What this means in practice: If you're in a larger space and your lease is coming up, you have leverage you haven't had in years. Use it. Negotiate hard on rent, free months, and tenant improvement allowances.
If you're looking for smaller space, don't expect relief. Charlotte saw 79% of its leasing activity last year come from spaces under 100,000 square feet — while brand-new 400,000+ square foot buildings sat empty. That pattern holds in most major markets.

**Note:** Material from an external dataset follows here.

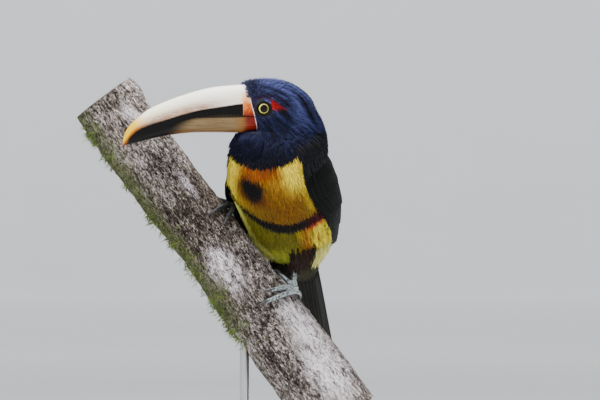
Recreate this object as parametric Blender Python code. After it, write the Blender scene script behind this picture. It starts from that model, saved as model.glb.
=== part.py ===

Regional quick hits: Southern California's Inland Empire has 61% more available space than 2022, but it's almost all big-box. The Southeast — Carolinas and Georgia — is still tightening as nearshoring drives demand. CBRE's outlook highlights Texas border markets and the I-35 corridor as getting busier as companies bring supply chains closer to Mexico.
The oversupply will correct. Construction starts have dropped 60%, deliveries are at their lowest since 2017, and Cushman & Wakefield projects vacancy peaks this year then declines in 2027. But the small-bay squeeze is structural, not cyclical. If you have good space, hold onto it.